Он сидел в сенях, усталый, в запачканном халате, и смотрел на гаснущую зарю. Хозяин избы, муж покойной, молодой, безусый парень, стоял рядом, бессмысленно глядя в стену.
«Понимаешь,– начал врач, и голос его, обычно такой звонкий, был хрипл и глух, – иногда человеческое тело… это как хрупкий сосуд… Нет, это неверное сравнение… Это как…»
Он замолчал. Все его красивые слова, все остроумные сравнения вдруг показались ему жалкими, ненужными бумажными цветами, которые он пытался прилепить к голой, уродливой правде смерти и невежества. Он не нашел ничего, что можно было бы сказать. Ни одного простого, человеческого слова утешения. Только термины, только аллегории.
Он положил руку на плечо парню, тот вздрогнул и глухо, по-звериному, простонал. И в этом звуке было больше смысла, чем во всех речах Антона Федорыча, как в том самом стихе Жуковского «… лишь молчание понятно говорит».
На рассвете он вернулся в свою лечебницу. Семен Лукич, как обычно, уже топил печь.
«Ну что, Федорыч, как там?» – спросил он, косясь на его осунувшееся лицо.
Вербин махнул рукой.
«Ничего, Семен Лукич. Ничего… Комедия, знаете ли, третьего акта не выдержала. Превратилась в драму. А может, она всегда ею и была, и мы просто не хотели этого замечать».
С той ночи он изменился. Шутки его поутихли, глаза потеряли прежний блеск. Он по-прежнему лечил, даже более усердно, но делал это молча, сосредоточенно, а его речи стали простыми и короткими: «Принимай так-то. Грейте спину. Не пей холодного».

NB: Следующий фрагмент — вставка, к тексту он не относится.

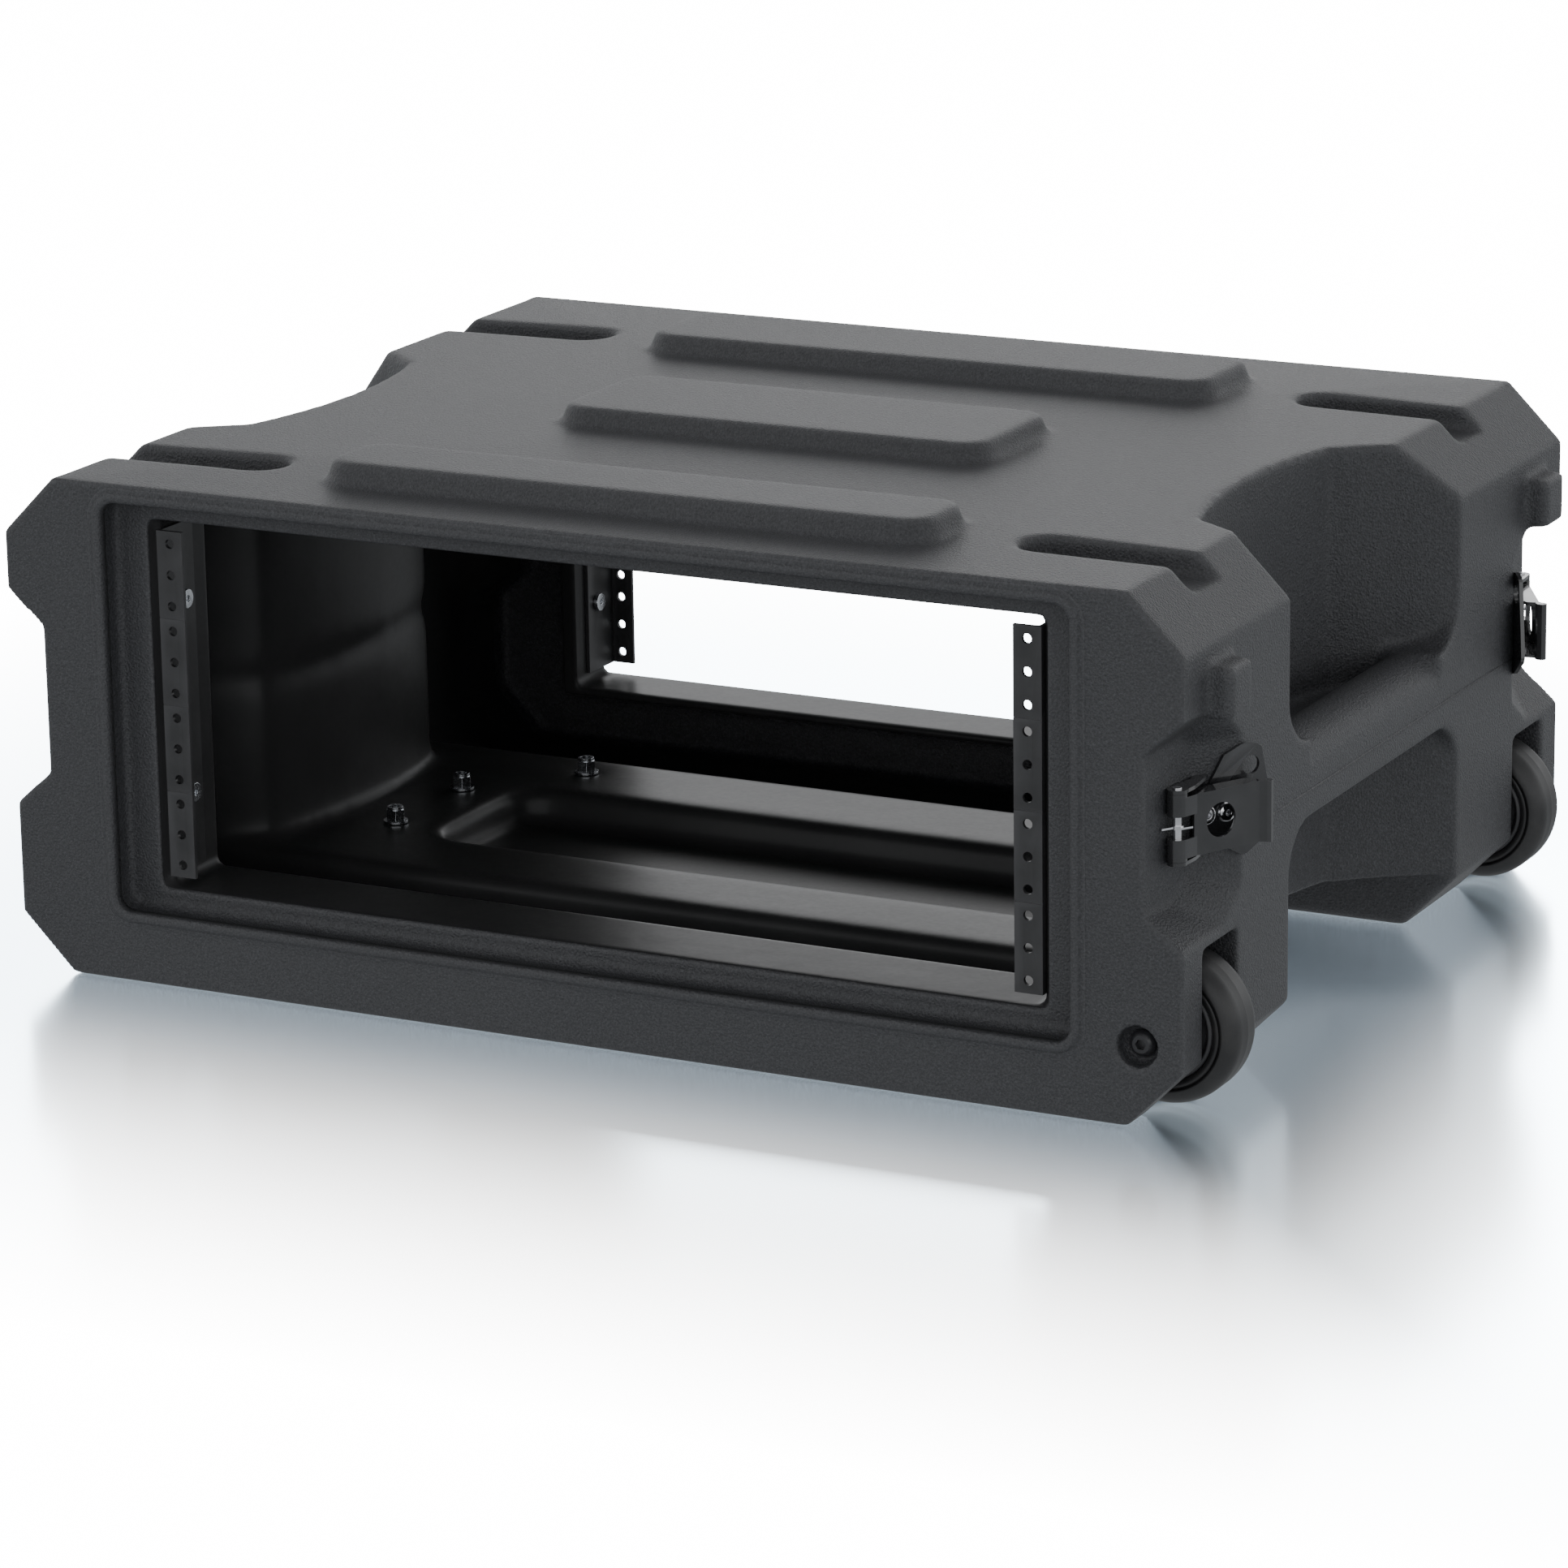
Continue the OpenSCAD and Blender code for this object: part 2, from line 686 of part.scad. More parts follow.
module latch_base(sx, rear) {
    color(black_metal) latch_frame(sx, rear) difference() {
        union() {
            rotate([90, 0, 90]) linear_extrude(plate_t)
                polygon([[0.8, -17.2], [6, -17.2], [8, -14], [21, -19.5], [28, -23.5],
                         [31, -22.5], [44, -13.5], [45.3, -11], [42.6, 5.6], [38.4, 27.5],
                         [36, 29.4], [30, 30.6], [27, 30], [17.8, 26.1], [9, 12], [6, 17.2],
                         [0.8, 17.2]]);
            both_sides(ear_z) {
                translate([pin_n, -pin_s]) circle(r = knuckle_r);
                polygon([[pin_n - knuckle_r + 0.4, -pin_s - 2], [pin_n + knuckle_r - 0.2, -pin_s + 1],
                         [pin_n - 1, -5], [plate_t, 9], [0, 9], [0, 0.8], [plate_t + 1, -0.5]]);
            }
        }
        translate([-1, 32.4, 19.7]) rotate([0, 90, 0]) cylinder(h = 5, r = 4.6);
        for (s = rivets) translate([-1, s, rivet_z]) rotate([0, 90, 0])
            cylinder(h = 5, r = rivet_r + 0.02);
        pin_frame() translate([0, 0, -40]) cylinder(h = 80, r = pin_r + 0.02);
    }
}

module latch_rivets(sx, rear) {
    tail = wall + 1.5;
    color(bright_metal) latch_frame(sx, rear) for (s = rivets)
        translate([0, s, rivet_z]) rotate([0, 90, 0]) rotate_extrude()
            polygon([[0, -tail - 1.6], [3, -tail - 1.6], [4.2, -tail], [rivet_r, -tail],
                     [rivet_r, plate_t], [5, plate_t], [5, plate_t + 0.7], [4.2, plate_t + 1.9],
                     [2.6, plate_t + 2.6], [1.5, plate_t + 2.6], [1.5, 0], [0, 0]]);
}

module latch_pin(sx, rear) {
    color(bright_metal) latch_frame(sx, rear) pin_frame()
        translate([0, 0, -ear_z[1] - 0.8]) cylinder(h = 2 * ear_z[1] + 1.6, r = pin_r);
}

// return spring on the pin, with its leg towards the front
module latch_spring(sx, rear) {
    wire = 0.9;
    inner = pin_r + 0.1;
    color(bright_metal) latch_frame(sx, rear) pin_frame() difference() {
        union() {
            translate([0, 0, -wire]) cylinder(h = 2 * wire, r = inner + wire);
            translate([0.4, -9, -wire / 2]) cube([wire, 9, wire]);
            translate([inner, 0, -wire]) cube([wire, 6.6, wire]);
        }
        translate([0, 0, -5]) cylinder(h = 10, r = inner);
    }
}

// lever with a rolled finger lip, side flanges and one round window
module latch_lever(sx, rear) {
    t = 1.6;
    lip_s = 32;
    color(black_metal) latch_frame(sx, rear) difference() {
        union() {
            pin_frame() both_sides(knuckle_z) circle(r = knuckle_r);
            // web and rolled lip
            translate([0, 0, -lever_hz]) linear_extrude(2 * lever_hz)
                polygon([[15.6, -7.6], [17.2, -7.6], [12.8, lip_s - 1.6], [13.6, lip_s],
                         [15.2, lip_s + 1.2], [15.8, lip_s + 3], [14.8, lip_s + 4.8],
                         [12.6, lip_s + 5.2], [10.6, lip_s + 3.6], [10.2, lip_s + 1],
                         [11.2, lip_s - 1.6]]);
            // arms from the knuckles to the web
            both_sides([knuckle_z[0], lever_hz])
                polygon([[pin_n + 1, -pin_s], [pin_n + knuckle_r - 0.1, -pin_s - 0.5],
                         [pin_n + knuckle_r - 0.2, -pin_s + 1.8], [17.2, -6], [15.6, -6],
                         [pin_n + 2.4, -pin_s + 3.6]]);
            // side flanges
            both_sides([lever_hz - t, lever_hz])
                polygon([[10.2, -6.5], [16.4, -7.6], [12, lip_s], [6.4, lip_s - 2], [5, lip_s - 6],
                         [7.4, -1]]);
        }
        translate([0, 8.1, 0]) rotate([0, 90, 0]) cylinder(h = 30, r = 8.3);
        pin_frame() translate([0, 0, -40]) cylinder(h = 80, r = pin_r + run_gap);
    }
}

module latch_base_fr() { latch_base(1, false); }
module latch_base_fl() { latch_base(-1, false); }
module latch_base_rr() { latch_base(1, true); }
module latch_base_rl() { latch_base(-1, true); }
module latch_rivets_fr() { latch_rivets(1, false); }
module latch_rivets_fl() { latch_rivets(-1, false); }
module latch_rivets_rr() { latch_rivets(1, true); }
module latch_rivets_rl() { latch_rivets(-1, true); }
module latch_pin_fr() { latch_pin(1, false); }
module latch_pin_fl() { latch_pin(-1, false); }
module latch_pin_rr() { latch_pin(1, true); }
module latch_pin_rl() { latch_pin(-1, true); }
module latch_spring_fr() { latch_spring(1, false); }
module latch_spring_fl() { latch_spring(-1, false); }
module latch_spring_rr() { latch_spring(1, true); }
module latch_spring_rl() { latch_spring(-1, true); }
module latch_lever_fr() { latch_lever(1, false); }
module latch_lever_fl() { latch_lever(-1, false); }
module latch_lever_rr() { latch_lever(1, true); }
module latch_lever_rl() { latch_lever(-1, true); }

// moulded mouth block of the tow handle, bolted under the floor
module tow_block() {
    bridge = 50;
    color(dark_plastic) in_frame() difference() {
        translate([block_x, tube_y0 - 13, under_z - block_h])
            cube([block_len, tube_y1 - tube_y0 + 46, block_h]);
        for (y = [tube_y0, tube_y1]) translate([block_x - 1, y, tube_z]) rotate([0, 90, 0])
            cylinder(h = block_len + 2, r = tube_r + 0.02);
        translate([block_x + bridge, tube_y0 + 10.5, -1])
            cube([block_len, tube_y1 - tube_y0 - 21, under_z + 2]);
        for (p = tow_bolts) translate([p[0], p[1], 0]) {
            cylinder(h = 60, r = tow_bolt_r + 0.2);
            cylinder(h = under_z - block_h + 6, r = 7);
        }
    }
}

module tow_tubes() {
    color(bright_metal) in_frame() for (y = [tube_y0, tube_y1])
        translate([block_x - 2, y, tube_z]) rotate([0, 90, 0]) difference() {
            cylinder(h = tube_len, r = tube_r);
            translate([0, 0, -1]) cylinder(h = tube_len - 3, r = rod_r + run_gap);
        }
}

module tow_rods() {
    color(bright_metal) in_frame() for (y = [tube_y0, tube_y1])
        translate([-282, y, tube_z]) rotate([0, 90, 0]) difference() {
            cylinder(h = tube_len + 20, r = rod_r);
            translate([0, 0, 8]) cylinder(h = tube_len + 20, r = rod_r - 1.4);
        }
}

module tow_grip() {
    grip_x = -284;
    grip_r = 9.8;
    grip_z = tube_z - 1;
    over = 14;
    color(dark_plastic) in_frame() difference() {
        union() {
            translate([grip_x, tube_y0 - over, grip_z]) rotate([-90, 0, 0])
                cylinder(h = tube_y1 - tube_y0 + 2 * over, r = grip_r);
            for (y = [tube_y0, tube_y1]) translate([grip_x, y, tube_z]) rotate([0, 90, 0])
                cylinder(h = 26, r = 8.6);
        }
        for (y = [tube_y0, tube_y1]) translate([-282, y, tube_z]) rotate([0, 90, 0])
            cylinder(h = 60, r = rod_r + 0.02);
    }
}

module tow_bolts_lower() {
    head_z = under_z - block_h + 6;
    color(black_metal) in_frame() for (p = tow_bolts) translate([p[0], p[1], 0]) {
        translate([0, 0, head_z - 4]) difference() {
            cylinder(h = 4, r = 5.5);
            translate([0, 0, -1]) cylinder(h = 3, r = 2, $fn = 6);
        }
        translate([0, 0, head_z - 0.1]) cylinder(h = floor_z + 7 - head_z, r = tow_bolt_r);
    }
}

module tow_nuts() {
    color(bright_metal) in_frame() for (p = tow_bolts) translate([p[0], p[1], floor_z])
        difference() {
            union() {
                cylinder(h = 1.2, r = 6.5);
                cylinder(h = 7, r = 5.2, $fn = 6);
                translate([0, 0, 7]) cylinder(h = 1.6, r = 4.2);
            }
            translate([0, 0, -1]) cylinder(h = 20, r = tow_bolt_r);
        }
}

shell();
rail_front_left();
rail_front_right();
rail_rear_left();
rail_rear_right();
rail_screws();
rail_nuts();
tyre_front();
hub_front();
axle_sleeve_front();
axle_washers_front();
axle_bolt_front();
axle_nut_front();
tyre_rear();
hub_rear();
axle_sleeve_rear();
axle_washers_rear();
axle_bolt_rear();
axle_nut_rear();
latch_base_fr();
latch_rivets_fr();
latch_pin_fr();
latch_spring_fr();
latch_lever_fr();
latch_base_fl();
latch_rivets_fl();
latch_pin_fl();
latch_spring_fl();
latch_lever_fl();
latch_base_rr();
latch_rivets_rr();
latch_pin_rr();
latch_spring_rr();
latch_lever_rr();
latch_base_rl();
latch_rivets_rl();
latch_pin_rl();
latch_spring_rl();
latch_lever_rl();
tow_block();
tow_tubes();
tow_rods();
tow_grip();
tow_bolts_lower();
tow_nuts();
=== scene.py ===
"""Looks of the rolling rack case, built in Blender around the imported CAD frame.

Units are metres in the part frame: origin in the middle of the front rack hole pattern,
+X to the wheeled side, +Y to the back, +Z up. Sizes below are in millimetres where a name
ends in _mm, and mm() turns them into metres.
"""

import json
import math

import bmesh
import bpy
import numpy as np
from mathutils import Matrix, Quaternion, Vector
from mathutils.bvhtree import BVHTree

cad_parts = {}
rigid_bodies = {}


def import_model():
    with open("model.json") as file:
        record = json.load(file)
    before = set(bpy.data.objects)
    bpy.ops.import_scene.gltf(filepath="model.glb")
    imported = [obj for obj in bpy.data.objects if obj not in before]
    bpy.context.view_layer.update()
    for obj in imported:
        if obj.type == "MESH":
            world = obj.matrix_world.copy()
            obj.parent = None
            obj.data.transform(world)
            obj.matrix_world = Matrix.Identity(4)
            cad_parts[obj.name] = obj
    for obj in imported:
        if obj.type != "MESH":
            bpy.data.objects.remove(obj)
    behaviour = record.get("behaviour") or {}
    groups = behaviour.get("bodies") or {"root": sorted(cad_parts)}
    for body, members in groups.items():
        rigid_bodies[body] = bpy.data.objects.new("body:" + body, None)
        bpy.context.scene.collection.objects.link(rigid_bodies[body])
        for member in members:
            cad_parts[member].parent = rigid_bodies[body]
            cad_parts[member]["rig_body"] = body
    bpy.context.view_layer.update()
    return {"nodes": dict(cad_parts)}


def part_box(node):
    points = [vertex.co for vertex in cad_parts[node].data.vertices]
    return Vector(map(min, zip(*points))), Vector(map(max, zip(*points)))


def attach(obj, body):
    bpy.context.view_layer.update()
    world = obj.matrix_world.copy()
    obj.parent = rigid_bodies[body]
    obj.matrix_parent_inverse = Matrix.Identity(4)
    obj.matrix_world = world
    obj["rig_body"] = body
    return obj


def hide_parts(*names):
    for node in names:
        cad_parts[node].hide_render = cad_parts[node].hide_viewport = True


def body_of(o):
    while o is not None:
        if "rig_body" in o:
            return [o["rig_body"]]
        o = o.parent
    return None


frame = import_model()
NODES = frame["nodes"]
SCENE = bpy.context.scene

RAIL_SETBACK_MM = 16.5  # from the front face of the case back to the front of the rails
RACK_MID_MM = 141.65  # from the ground up to the middle of the rack opening
CASE_DEPTH_MM = 492.0
SIDE_X_MM = 318.5  # from the centreline out to the flat of each side
PARTING_LINE_MM = 126.3  # height of the mould's parting line above the ground
SIDE_FACE_FROM_MM = 306.0  # the parting line is drawn only beyond this distance from the centreline


def mm(value):
    return value / 1000.0


def case_point(x, y, z):
    """A point given in case millimetres (y from the front face, z from the ground)."""
    return Vector((mm(x), mm(y - RAIL_SETBACK_MM), mm(z - RACK_MID_MM)))


# ---------------------------------------------------------------- materials


class Graph:
    """A small helper that builds a node material."""

    def __init__(self, name):
        self.material = bpy.data.materials.new(name)
        self.material.use_nodes = True
        self.tree = self.material.node_tree
        self.shader = self.tree.nodes["Principled BSDF"]
        self.coords = self.add("ShaderNodeTexCoord").outputs["Object"]

    def add(self, kind, **settings):
        node = self.tree.nodes.new(kind)
        for key, value in settings.items():
            setattr(node, key, value)
        return node

    def link(self, source, target):
        self.tree.links.new(source, target)

    def noise(self, scale, detail=2.0, roughness=0.5, stretch=None):
        node = self.add("ShaderNodeTexNoise")
        node.inputs["Scale"].default_value = scale
        node.inputs["Detail"].default_value = detail
        node.inputs["Roughness"].default_value = roughness
        self.link(self.stretched(stretch), node.inputs["Vector"])
        return node.outputs["Fac"]

    def cells(self, scale):
        node = self.add("ShaderNodeTexVoronoi")
        node.inputs["Scale"].default_value = scale
        self.link(self.coords, node.inputs["Vector"])
        return node.outputs["Distance"]

    def stretched(self, stretch):
        if stretch is None:
            return self.coords
        node = self.add("ShaderNodeMapping")
        node.inputs["Scale"].default_value = stretch
        self.link(self.coords, node.inputs["Vector"])
        return node.outputs["Vector"]

    def axes(self):
        """The X, Y and Z of the shaded point, in metres."""
        node = self.add("ShaderNodeSeparateXYZ")
        self.link(self.coords, node.inputs[0])
        return node.outputs

    def math(self, operation, a, b=0.0):
        node = self.add("ShaderNodeMath", operation=operation)
        for socket, value in zip(node.inputs, (a, b)):
            if isinstance(value, (int, float)):
                socket.default_value = value
            else:
                self.link(value, socket)
        return node.outputs[0]

    def remap(self, value, low, high, out_low, out_high):
        node = self.add("ShaderNodeMapRange")
        node.inputs["From Min"].default_value = low
        node.inputs["From Max"].default_value = high
        node.inputs["To Min"].default_value = out_low
        node.inputs["To Max"].default_value = out_high
        self.link(value, node.inputs["Value"])
        return node.outputs["Result"]

    def mix(self, factor, a, b):
        node = self.add("ShaderNodeMix", data_type="RGBA")
        for name, value in (("Factor", factor), ("A", a), ("B", b)):
            socket = self.mix_socket(node, name)
            if isinstance(value, (int, float)):
                socket.default_value = value
            elif isinstance(value, tuple):
                socket.default_value = (*value, 1.0)
            else:
                self.link(value, socket)
        return node.outputs[2]

    @staticmethod
    def mix_socket(node, name):
        """A Mix node has a set of sockets of each type, with the same names."""
        kind = "VALUE" if name == "Factor" else "RGBA"
        return next(s for s in node.inputs if s.name == name and s.type == kind)

    def mix_shaders(self, factor, first, second):
        node = self.add("ShaderNodeMixShader")
        self.link(factor, node.inputs["Fac"])
        self.link(first.outputs[0], node.inputs[1])
        self.link(second.outputs[0], node.inputs[2])
        return node

    def edges(self, low, high):
        """0 on flat areas to 1 on sharp convex edges."""
        geometry = self.add("ShaderNodeNewGeometry")
        return self.remap(geometry.outputs["Pointiness"], low, high, 0.0, 1.0)

    def bump(self, height, distance, strength=1.0, normal=None):
        node = self.add("ShaderNodeBump")
        node.inputs["Distance"].default_value = distance
        node.inputs["Strength"].default_value = strength
        self.link(height, node.inputs["Height"])
        if normal is not None:
            self.link(normal, node.inputs["Normal"])
        return node.outputs["Normal"]

    def set(self, **inputs):
        for key, value in inputs.items():
            socket = self.shader.inputs[key.replace("_", " ")]
            if isinstance(value, (int, float)):
                socket.default_value = value
            elif isinstance(value, tuple):
                socket.default_value = (*value, 1.0)
            else:
                self.link(value, socket)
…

Прошло два года. Однажды весной, глядя, как за окном тает снег, обнажая грязь и унылость Разлогойской улицы, он сказал фельдшеру: «Семен Лукич, а ведь сыр-то, пожалуй, был прав. Его и впрямь едят таким, какой он есть. И не нам его переделывать».
Вскоре после этого он подал прошение о переводе. Уехал он так же незаметно, как и приехал. Только фельдшер Семен Лукич, провожая его, долго смотрел всему уезжающему тарантасу и думал о том, как быстро тускнеют в их стороне яркие столичные огни, и как губительна для них здешняя, терпкая, как квас, и тяжелая, как сырая земля, скука. А в кабаке «Монблан» Сидор, хлопнув стопку, говорил своим собутыльникам: «Жаль, лекаря-то нашего. Словно театр был, а теперь закрыли. Барин он был занятный, слов нет».